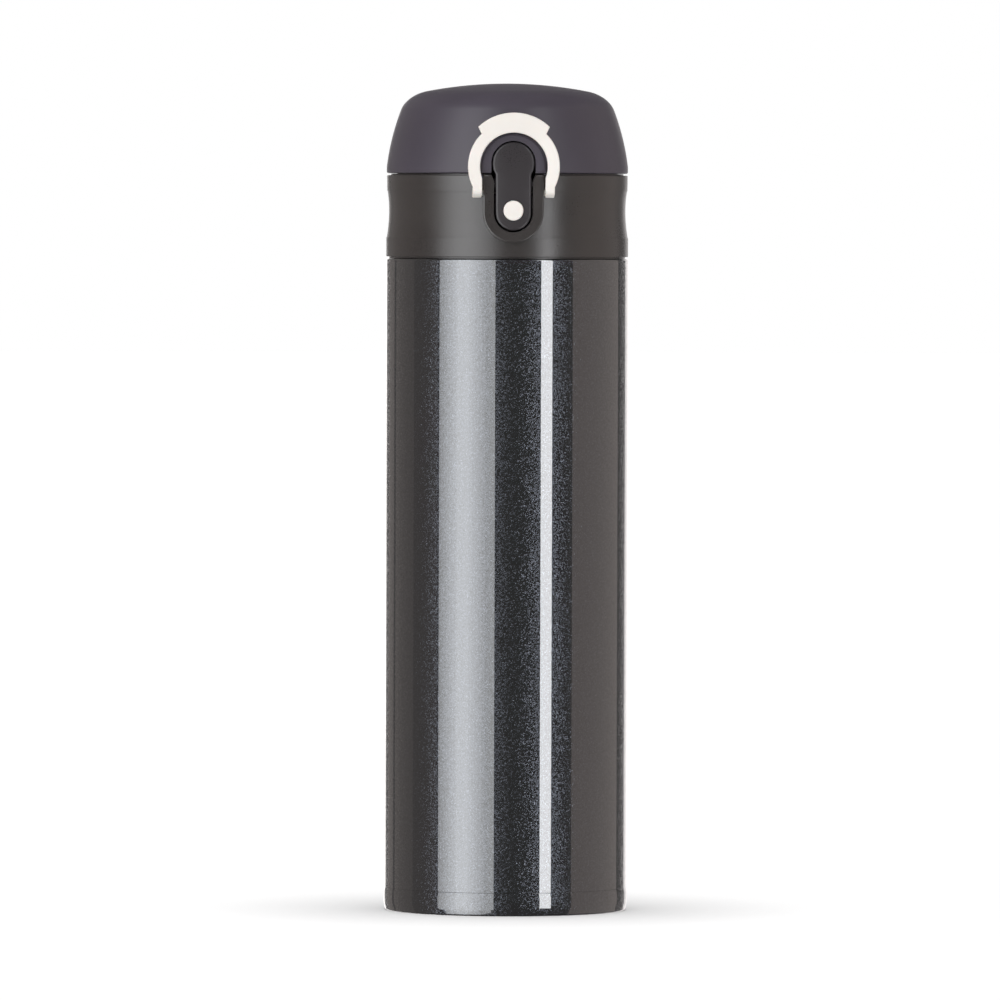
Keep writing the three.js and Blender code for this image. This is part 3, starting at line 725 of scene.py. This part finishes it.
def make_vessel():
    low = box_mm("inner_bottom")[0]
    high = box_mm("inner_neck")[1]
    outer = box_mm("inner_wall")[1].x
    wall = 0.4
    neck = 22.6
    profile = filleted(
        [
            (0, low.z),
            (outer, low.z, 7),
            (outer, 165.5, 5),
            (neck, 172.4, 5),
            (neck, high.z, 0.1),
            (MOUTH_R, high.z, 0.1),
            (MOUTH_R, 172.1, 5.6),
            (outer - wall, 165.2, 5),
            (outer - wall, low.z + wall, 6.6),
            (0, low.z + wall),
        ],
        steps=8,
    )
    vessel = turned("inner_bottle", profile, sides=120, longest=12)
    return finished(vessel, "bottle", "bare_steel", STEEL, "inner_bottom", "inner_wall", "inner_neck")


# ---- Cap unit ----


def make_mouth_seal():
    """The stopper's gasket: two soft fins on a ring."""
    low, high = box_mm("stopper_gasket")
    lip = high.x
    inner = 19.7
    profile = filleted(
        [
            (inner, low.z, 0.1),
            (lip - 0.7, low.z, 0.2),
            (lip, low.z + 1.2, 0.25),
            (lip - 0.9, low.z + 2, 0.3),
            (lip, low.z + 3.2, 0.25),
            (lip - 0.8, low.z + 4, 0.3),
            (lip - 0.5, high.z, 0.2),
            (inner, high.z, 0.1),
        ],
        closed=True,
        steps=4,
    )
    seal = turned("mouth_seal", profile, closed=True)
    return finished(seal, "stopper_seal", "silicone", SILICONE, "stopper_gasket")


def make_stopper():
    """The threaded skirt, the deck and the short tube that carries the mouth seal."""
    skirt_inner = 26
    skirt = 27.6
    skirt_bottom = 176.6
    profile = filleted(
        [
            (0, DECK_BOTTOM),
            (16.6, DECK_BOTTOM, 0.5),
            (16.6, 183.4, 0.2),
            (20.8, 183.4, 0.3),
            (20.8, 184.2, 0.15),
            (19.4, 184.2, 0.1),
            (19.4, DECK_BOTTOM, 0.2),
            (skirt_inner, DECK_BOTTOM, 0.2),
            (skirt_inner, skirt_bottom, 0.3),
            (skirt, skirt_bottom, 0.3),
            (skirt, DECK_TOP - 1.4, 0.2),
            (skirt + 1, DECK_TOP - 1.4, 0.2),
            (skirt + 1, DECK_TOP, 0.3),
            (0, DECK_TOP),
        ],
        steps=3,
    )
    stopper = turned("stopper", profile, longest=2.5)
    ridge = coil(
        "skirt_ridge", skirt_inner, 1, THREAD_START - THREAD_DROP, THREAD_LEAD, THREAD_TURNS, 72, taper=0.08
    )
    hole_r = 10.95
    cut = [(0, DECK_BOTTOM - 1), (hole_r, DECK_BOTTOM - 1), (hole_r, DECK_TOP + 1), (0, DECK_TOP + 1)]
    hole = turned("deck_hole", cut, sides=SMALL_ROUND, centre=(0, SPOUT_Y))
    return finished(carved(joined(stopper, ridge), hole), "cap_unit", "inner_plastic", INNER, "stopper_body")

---

Given exercise: The lines above should be duplicated exactly.

Problem solution:
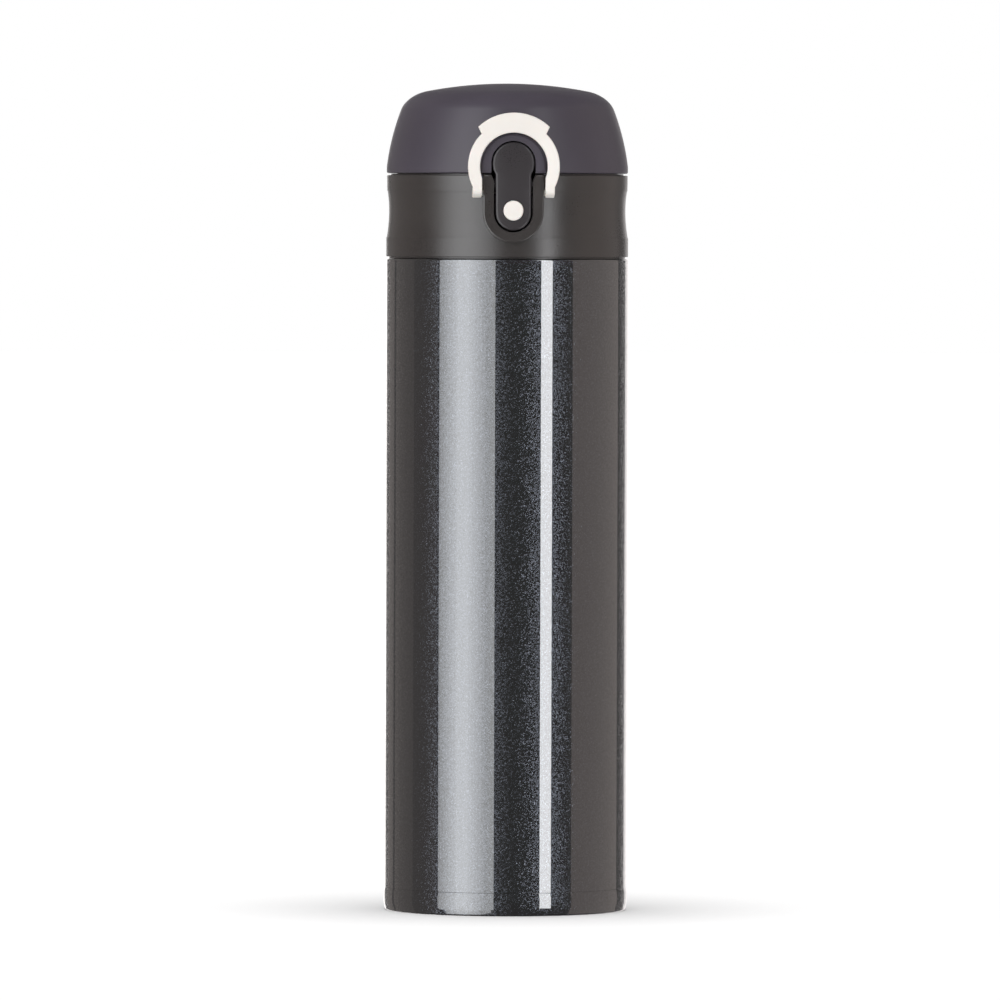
Keep writing the three.js and Blender code for this image. This is part 3, starting at line 725 of scene.py. This part finishes it.
def make_vessel():
    low = box_mm("inner_bottom")[0]
    high = box_mm("inner_neck")[1]
    outer = box_mm("inner_wall")[1].x
    wall = 0.4
    neck = 22.6
    profile = filleted(
        [
            (0, low.z),
            (outer, low.z, 7),
            (outer, 165.5, 5),
            (neck, 172.4, 5),
            (neck, high.z, 0.1),
            (MOUTH_R, high.z, 0.1),
            (MOUTH_R, 172.1, 5.6),
            (outer - wall, 165.2, 5),
            (outer - wall, low.z + wall, 6.6),
            (0, low.z + wall),
        ],
        steps=8,
    )
    vessel = turned("inner_bottle", profile, sides=120, longest=12)
    return finished(vessel, "bottle", "bare_steel", STEEL, "inner_bottom", "inner_wall", "inner_neck")


# ---- Cap unit ----


def make_mouth_seal():
    """The stopper's gasket: two soft fins on a ring."""
    low, high = box_mm("stopper_gasket")
    lip = high.x
    inner = 19.7
    profile = filleted(
        [
            (inner, low.z, 0.1),
            (lip - 0.7, low.z, 0.2),
            (lip, low.z + 1.2, 0.25),
            (lip - 0.9, low.z + 2, 0.3),
            (lip, low.z + 3.2, 0.25),
            (lip - 0.8, low.z + 4, 0.3),
            (lip - 0.5, high.z, 0.2),
            (inner, high.z, 0.1),
        ],
        closed=True,
        steps=4,
    )
    seal = turned("mouth_seal", profile, closed=True)
    return finished(seal, "stopper_seal", "silicone", SILICONE, "stopper_gasket")


def make_stopper():
    """The threaded skirt, the deck and the short tube that carries the mouth seal."""
    skirt_inner = 26
    skirt = 27.6
    skirt_bottom = 176.6
    profile = filleted(
        [
            (0, DECK_BOTTOM),
            (16.6, DECK_BOTTOM, 0.5),
            (16.6, 183.4, 0.2),
            (20.8, 183.4, 0.3),
            (20.8, 184.2, 0.15),
            (19.4, 184.2, 0.1),
            (19.4, DECK_BOTTOM, 0.2),
            (skirt_inner, DECK_BOTTOM, 0.2),
            (skirt_inner, skirt_bottom, 0.3),
            (skirt, skirt_bottom, 0.3),
            (skirt, DECK_TOP - 1.4, 0.2),
            (skirt + 1, DECK_TOP - 1.4, 0.2),
            (skirt + 1, DECK_TOP, 0.3),
            (0, DECK_TOP),
        ],
        steps=3,
    )
    stopper = turned("stopper", profile, longest=2.5)
    ridge = coil(
        "skirt_ridge", skirt_inner, 1, THREAD_START - THREAD_DROP, THREAD_LEAD, THREAD_TURNS, 72, taper=0.08
    )
    hole_r = 10.95
    cut = [(0, DECK_BOTTOM - 1), (hole_r, DECK_BOTTOM - 1), (hole_r, DECK_TOP + 1), (0, DECK_TOP + 1)]
    hole = turned("deck_hole", cut, sides=SMALL_ROUND, centre=(0, SPOUT_Y))
    return finished(carved(joined(stopper, ridge), hole), "cap_unit", "inner_plastic", INNER, "stopper_body")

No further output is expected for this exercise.